Em 04 de Setembro daquele ano, o então Corpo de Segurança marchou capitaneado pelo Padre Olímpio Campos (segundo jornais de época) e tomou o Palácio do Governo (hoje, Palácio Museu), depondo o Padre Antônio Leonardo da Silveira Dantas que herdara o posto de Oliveira Valadão, mas, com o intuito efetivo de evitar a posse do novo governante eleito, Martinho Garcez, prevista para fins daquele mesmo mês.
O movimento foi imediatamente debelado, assim que, o Presidente Prudente de Morais determinou o 26º Batalhão de Infantaria do Exército providenciasse o reestabelecimento da ordem, sendo observado até o dia subsequente.
Nos dias seguintes, o governo do Estado extinguiu o 1º e 2º Corpos de Segurança, devido à adesão destes ao movimento rebelde do dia 04 daquele mês, que denotava a falta de confiança do governo para com a força policial.
Por certo que logo a força pública foi reestruturada, com um novo efetivo da confiança do governo.
O detalhe que salta aos olhos é que os relatos da oposição acusada de participação no levante, nos dias próximos, foram no sentido de que a sublevação da força pública se deu de forma espontânea e independente das lideranças políticas oposicionistas.

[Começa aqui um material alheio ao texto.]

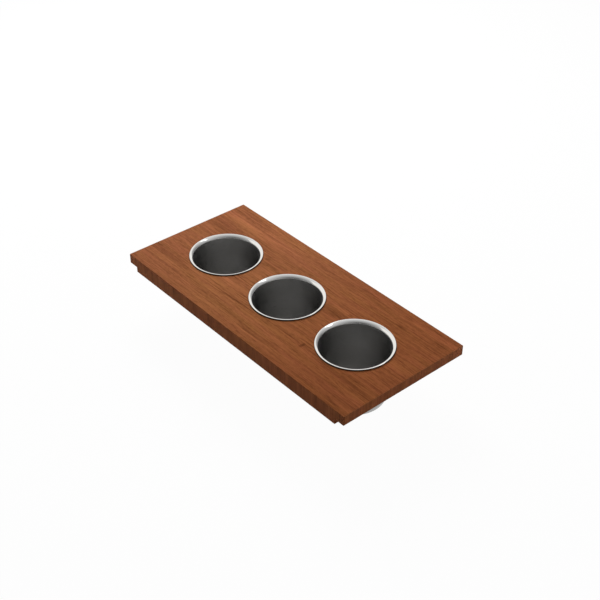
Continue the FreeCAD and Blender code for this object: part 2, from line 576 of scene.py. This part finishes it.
def dress_staves():
    """Each stave has its own run of grain and is a shade lighter or darker than its neighbours."""
    for i, (stave, tone_or_shade) in enumerate(STAVES.items()):
        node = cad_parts[stave]
        finish = wood(f"oiled wood {stave}".replace("_", " "), GRAIN_SHIFT * i, tone_or_shade)
        for slot in node.material_slots:
            slot.material = finish


def place_containers():
    """Each container's inside wall takes its own painted shade, a little darker from left to right."""
    outside = plain_steel()
    for name, tone_or_shade in CONTAINER_SHADES.items():
        low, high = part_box(name)
        finish = f"satin steel inside {name}".replace("_", " ")
        # The wall takes this container's painted shade
        inside = satin_steel(finish, (high.x - low.x) / 2, high.z, tone_or_shade)
        piece = steel_container(name, [inside, outside])
        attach(piece, name)
        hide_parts(name)


# Studio


def lay_floor():
    """A wide floor under the containers' feet."""
    shape = bmesh.new()
    bmesh.ops.create_grid(shape, x_segments=1, y_segments=1, size=FLOOR_SIZE / 2)
    bmesh.ops.translate(shape, verts=shape.verts, vec=(0, 0, FLOOR_LEVEL))
    made_piece("floor", shape, [floor_finish()])


def light_world():
    """White to the camera, dim on the wood, and a ceiling and a wall in the steel."""
    world = bpy.data.worlds.new("studio")
    bpy.context.scene.world = world
    nodes = Nodes(world)
    x, y, z = nodes.coordinates("Generated")
    ceiling = grey_ceiling(nodes, x, y)
    wall = back_wall(nodes, x, y, z)
    mirrored = Signal(nodes, nodes.add("ShaderNodeLightPath").outputs["Is Glossy Ray"])
    strength = AMBIENT + seen(nodes) * (1 - AMBIENT)
    strength = strength - mirrored * (1 - ceiling - (WALL - ceiling) * wall)
    sockets = {"Color": nodes.blend(wall * mirrored, WHITE, CREAM), "Strength": strength}
    background = nodes.add("ShaderNodeBackground", sockets=sockets)
    nodes.finish(background.outputs[0], "ShaderNodeOutputWorld")


def grey_ceiling(nodes, x, y):
    """How bright the ceiling is in the steel, in the direction that has this x and y."""
    bright = CEILING
    for azimuth, reach, depth in DARK_SIDES:
        towards = x * math.cos(math.radians(azimuth)) + y * math.sin(math.radians(azimuth))
        away = nodes.maths("ARCCOSINE", towards) / math.radians(reach)
        bright = bright * (1 - (1 - away).either(0) * depth)
    return bright


def back_wall(nodes, x, y, z):
    """1 in the directions of the wall behind the board."""
    ahead = x * math.cos(WALL_AZIMUTH) + y * math.sin(WALL_AZIMUTH)
    aside = y * math.cos(WALL_AZIMUTH) - x * math.sin(WALL_AZIMUTH)
    off_middle = abs(nodes.maths("ARCTAN2", aside, ahead))
    return (1 - nodes.between(off_middle, *WALL_SIDES)) * (1 - nodes.between(z, *WALL_RISE))


def softbox(name, direction, distance, size, power, roll=0, on_steel=True, on_wood=True):
    """An area lamp in this direction, an azimuth and an elevation, that faces the board.

    It lights the steel, the wood or both.
    """
    turn, rise = [math.radians(angle) for angle in direction]
    flat = math.cos(rise)
    towards = Vector((flat * math.cos(turn), flat * math.sin(turn), math.sin(rise)))
    lamp = bpy.data.lights.new(name, "AREA")
    lamp.shape = "RECTANGLE"
    lamp.size, lamp.size_y = size
    lamp.energy = power
    holder = bpy.data.objects.new(name, lamp)
    holder.visible_glossy = on_steel
    holder.visible_diffuse = on_wood
    holder.location = towards * distance
    facing = towards.to_track_quat("Z", "Y") @ Quaternion((0, 0, 1), math.radians(roll))
    holder.rotation_euler = facing.to_euler()
    bpy.context.scene.collection.objects.link(holder)


def light_studio():
    """Three soft lamps for the wood, and one for the steel alone."""
    light_world()
    softbox("key", direction=(150, 36), distance=1.4, size=(0.7, 0.7), power=25, on_steel=False)
    softbox("side fill", direction=(240, 16), distance=1.6, size=(0.8, 0.8), power=1.75, on_steel=False)
    softbox("end strip", direction=(35, 25), distance=1.5, size=(0.5, 1.1), power=4.8, on_steel=False)
    softbox("strip", direction=(76, 57), distance=1.5, size=(1.4, 0.22), power=1.1, roll=12, on_wood=False)


def set_camera():
    """A long lens that looks down over the board's right front corner."""
    camera = bpy.data.objects.new("camera", bpy.data.cameras.new("camera"))
    camera.data.lens = CAMERA_LENS
    camera.data.sensor_width = CAMERA_SENSOR
    camera.location = CAMERA_PLACE
    camera.rotation_euler = (CAMERA_TARGET - CAMERA_PLACE).to_track_quat("-Z", "Y").to_euler()
    bpy.context.scene.collection.objects.link(camera)
    bpy.context.scene.camera = camera


dress_staves()
place_containers()
lay_floor()
light_studio()
set_camera()
bpy.context.scene.view_settings.view_transform = "Standard"
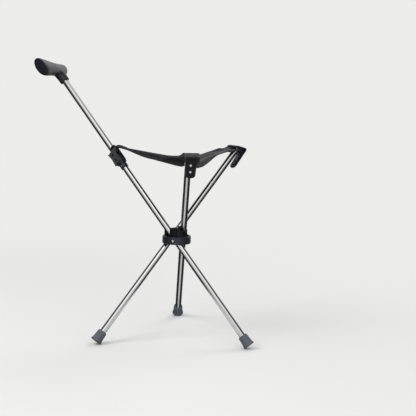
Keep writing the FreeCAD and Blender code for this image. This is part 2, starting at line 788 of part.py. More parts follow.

No final, sobrou para a polícia. Para a oposição, a grande beneficiada caso o putsch se estabelecesse, o movimento foi obra pura da Força Policial. Curioso.
Enfim, em outros momentos, como na Sabinada (Bahia) e na Cabanagem (PE e AL), a força policial sergipana foi designada para atuar em apoio, mas, nesses casos, a força policial não foi extinta, como nos dois casos que trouxemos à baila. O mesmo, dar-se-ia ainda, em futuro próximo, por ocasião dos fatos que sucederam em Canudos.
Mesmo assim, de fato, não houve em tais períodos uma ausência total de força policial na Província/Estado, uma vez que independentemente de qualquer coisa efetivos da Guarda Nacional – a Milícia Cidadã – eram uma realidade em todos os rincões, o que não permitia, de fato, que cidades e arruados funcionaram sem a mínima segurança de então. Mas, olhando com os olhos de hoje é curioso pensar que em alguma época ficamos, mesmo por pouco tempo, sem polícia.